Most rabbis would retort “is G-d in the bathroom?” They hold that no, G-d does not dwell in the bathroom, a place of inherent filth and impurity. The Vilna Goan sees this as an inseparable dichotomy of G-d’s nature, but Gil sees this as hogwash. Of course G-d is in the bathroom. If he’s not, then he’s a limited G-d. I don’t want to go in no bathroom where there’s no G-d!
Gil had several other ways of trying to conceptualize his way of thinking:
-If you have a pie cut into pieces, is it the pieces that make up the pie, or the pie that makes up the pieces?

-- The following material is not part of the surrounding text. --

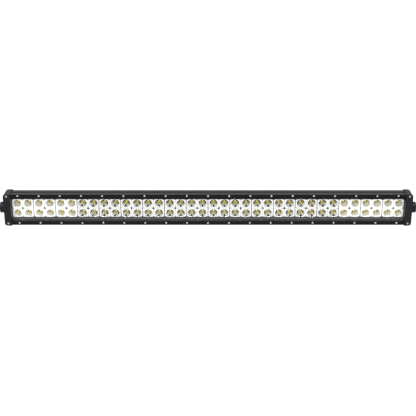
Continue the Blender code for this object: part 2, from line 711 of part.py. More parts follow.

-If you have a cotton shirt, is it cotton made into a shirt, or a shirt made from cotton?
Or how about this gem:
-If all matter is made up of matter, which is made up of molecules flying in 99% empty space, which themselves are made of atoms flying around in 99% empty space, which themselves are made of quartz flying around in 99% empty space, which themselves are made of glutons flying around in 99% empty space, then what do we have here? We see G-d creating the world from nothing in every moment of every day.
At the root of everything, Gil worries that yeshiva students are too focused on technical Halachah issues, too much on the details, and not enough on the spiritual aspects of Judaism. G-d is awesome, Gil feels, and every chance that we get to perform mitzvahs for Him should be seen as a pleasure.
On our way out, Gil handed me a copy of one of his books and thanked us all graciously for coming (Gil acts tough but really is an old softie inside) and insisted we all come again. Dan and I walk back the hour and a half to Har Nof dissecting Gil and his arguments every step of the way.

If I should make it to Israel while you are there, and I have the betzim to do it, we should go to dinner at this guys place.
Also, minor note, but I bet he didn’t say kaddish over the wine, more likely it was kiddush.